Pierre MAUBÉ

Nulle part


Dans son recueil Nulle part, qui a obtenu le prix Troubadours en 2006, Pierre Maubé donne la parole aux morts qui, encore tout près des vivants, s’en déprennent avec lenteur. Des poèmes très courts, parfois réduits à un quatrain, voire à deux vers, expriment leur apprentissage du silence, de l’oubli, de l’absence, dans une langue aussi dense que dépouillée, riche en images essentielles.
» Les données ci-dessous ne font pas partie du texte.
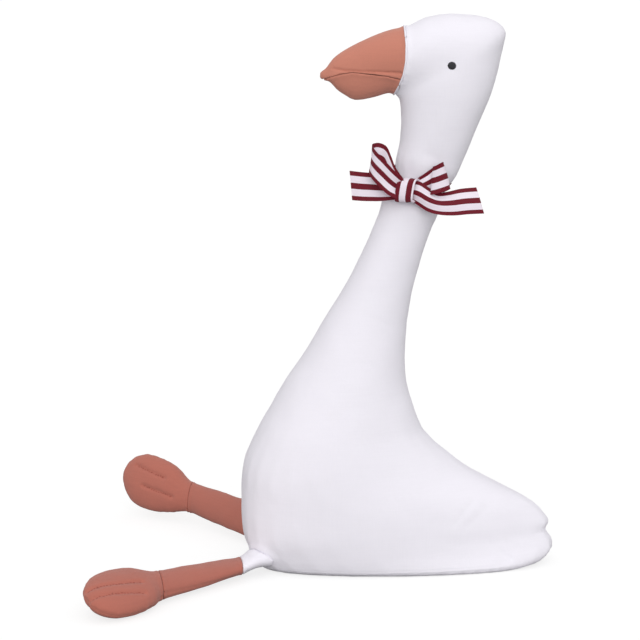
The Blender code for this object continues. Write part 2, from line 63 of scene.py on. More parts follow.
# Light
WORLD_LEVEL = 0.75
KEY_LEVEL = 1.62
KEY_TURN = (math.radians(73), 0.0, math.radians(2))
KEY_SOFTNESS = math.radians(55)
FLOOR_SIZE = 160.0

# Colours as seen, red, green and blue from 0 to 255
WHITE_COTTON = (240, 237, 245)
BEAK_COTTON = (200, 128, 108)
LEG_COTTON = (180, 105, 89)
MAROON = (114, 12, 34)
RIBBON_WHITE = (249, 238, 249)
CHARCOAL = (40, 40, 45)
LEG_THREAD = (160, 84, 70)
FLOOR_SEEN = (252, 252, 252)
FLOOR_BOUNCE = (150, 150, 150)
FLOOR_GLOW = 1.09
FLOOR_GLOW_SHARE = 0.7

# Stuffed covers: voxel, rounds of smoothing, how far each is drawn in and how far it swells
COVERS = {
    "body": (3.2 * MM, 10, 1.6 * MM, 2.6 * MM),
    "beak_upper": (1.5 * MM, 3, 0.8 * MM, 1.1 * MM),
    "beak_lower": (1.5 * MM, 3, 0.8 * MM, 1.0 * MM),
    "thigh": (1.5 * MM, 3, 0.5 * MM, 0.8 * MM),
    "shank": (1.5 * MM, 3, 0.5 * MM, 1.1 * MM),
    "foot": (1.5 * MM, 3, 0.6 * MM, 1.5 * MM),
}
SEWN_REACH = 2.5 * MM
FLOOR_REACH = 18 * MM
LEG_LIFT = 0.05 * MM
PRESSURE = 4.0
SIM_FRAMES = 20
JOINT_START = 0.6 * MM
JOINT_REACH = 5.0 * MM

# Seam round the seat, which climbs towards the tail
SEAT_SEAM_HEIGHT = 6.5 * MM
SEAT_SEAM_CLIMB = 24.5 * MM
SEAT_CLIMB_START = 105 * MM
SEAT_CLIMB_LENGTH = 58 * MM
SEAT_INNER_X = 20 * MM

# Edge of the white cover that stands up along the beak's seam
SEAM_ROLL_POINTS = 96
SEAM_ROLL_RADIUS = 0.85 * MM
SEAM_ROLL_AHEAD = 0.3 * MM

# Eyes
EYE_RADIUS = 3.7 * MM
EYE_HEIGHT = 0.9 * MM
EYE_THREADS = 15
EYE_SINK = 0.15 * MM

# Weave of the cotton
WEAVE_PITCH = 0.75 * MM

# Ribbon, its band round the neck and its knot
RIBBON_WIDTH = 25.4 * MM
RIBBON_THICKNESS = 0.45 * MM
STRIPE_EDGES = (0.16, 0.395, 0.605, 0.84)
RIB_PITCH = 0.9 * MM
BAND_HEIGHT = 351.0 * MM
BAND_X = 40.0 * MM
BAND_TILT = math.radians(18.6)
BAND_LOOSENESS = 0.3 * MM
BAND_SEGMENTS = 120
KNOT_DEPTH = 11.0 * MM
KNOT_HEIGHT = 21.5 * MM
KNOT_LEFT = -8.2 * MM
KNOT_AHEAD = 4.6 * MM
BAND_NARROWING = 0.62
BAND_NARROW_REACH = math.radians(52)
KNOT_LEAN = math.radians(8.5)
KNOT_BEARING = math.radians(-112.0)
KNOT_DROP = 4.0 * MM
KNOT_FOLD = 17.0 * MM
KNOT_DENT = 13.6 * MM
KNOT_DENT_DEPTH = 0.9 * MM
KNOT_DENT_REACH = 2.0 * MM
KNOT_EDGE_SINK = 0.3 * MM
KNOT_EDGE_REACH = 1.5 * MM

# Runs of the bow in mm from the middle of the knot: right, away from the left side and up.
# Each row is a point of the run's middle line, the lean of its width to the right and away
# for each step up, and the share of the ribbon's width that shows there.
LEFT_LOOP = [
    (-1.0, -3.6, 0.5, 0.10, 0.0, 0.62),
    (-5.5, -4.0, 1.3, 0.10, 0.0, 0.70),
    (-14.6, -6.8, 7.0, 0.15, -0.05, 0.92),
    (-23.6, -7.2, 15.7, 0.14, -0.08, 1.0),
    (-30.5, -4.4, 22.8, 0.13, -0.08, 1.0),
    (-33.0, -0.2, 27.2, 0.11, -0.08, 1.0),
    (-31.8, 3.6, 29.0, 0.12, -0.06, 0.98),
    (-27.2, 6.4, 29.4, 0.18, -0.04, 0.98),
    (-21.2, 6.4, 26.0, 0.18, -0.04, 1.0),
    (-17.6, 5.0, 18.8, 0.18, 0.0, 0.96),
    (-13.4, 3.2, 10.0, 0.17, 0.0, 0.86),
    (-5.4, 1.4, 1.7, 0.10, 0.0, 0.70),
    (-1.0, 1.0, 0.5, 0.10, 0.0, 0.62),
]
RIGHT_LOOP = [
    (1.0, -1.5, 2.0, 0.05, 0.0, 0.50),
    (8.0, -1.2, 3.0, 0.05, 0.0, 0.58),
    (15.0, -0.8, 5.4, 0.07, 0.0, 0.76),
    (20.8, -1.0, 8.0, 0.09, 0.0, 0.94),
    (22.6, -3.2, 8.7, 0.09, 0.0, 0.98),
    (21.2, -5.8, 8.8, 0.08, 0.0, 1.0),
    (24.6, -8.0, 10.0, 0.0, 0.0, 1.0),
    (30.6, -7.7, 12.2, -0.16, 0.0, 1.0),
    (34.4, -4.4, 13.4, -0.26, 0.0, 1.0),
    (34.4, -1.2, 12.8, -0.29, 0.0, 0.98),
    (30.0, 0.8, 10.0, -0.26, 0.0, 0.94),
    (20.0, 1.1, 6.0, -0.15, 0.0, 0.80),
    (8.0, 1.3, 2.6, 0.0, 0.0, 0.58),
    (1.0, 1.3, 2.0, 0.05, 0.0, 0.50),
]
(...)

De ce « nulle part » qui est devenu leur séjour, des voix s’élèvent, sourdement émouvantes, qui évoquent le glissement vers une conscience atténuée, une vie végétale indistincte :

Une racine habite notre ventre
nous espérons la vérité du nid
nous apprenons la patience des feuilles
nous écoutons les insectes creuser.


Voix à fleur de terre, à fleur de feuilles, dont la litanie incantatoire s’empare insidieusement du lecteur, lui impose sa magie et son rythme, qui emprunte souvent son ampleur à l’alexandrin :

nous brassons lentement nos sèves souveraines
nous écartons de nous d’inutiles étés.


ou encore :

La terre nous revêt d’une robe d’eau noire,
nous sommes le secret de vos disparitions
nous sommes le regret mêlé à votre souffle
l’amertume présente
à chacun de vos pas.


La tristesse est là, l’apaisement aussi, une fois rejoint le temps / qui n’a plus de visage, le pays / sans rivage et sans nom.

Il faut dire aussi la remarquable unité de ce recueil, qui semble former un seul long poème. Très loin de l’espérance religieuse, il accorde aux morts une présence / absence qui les rend étrangement proches et fraternels.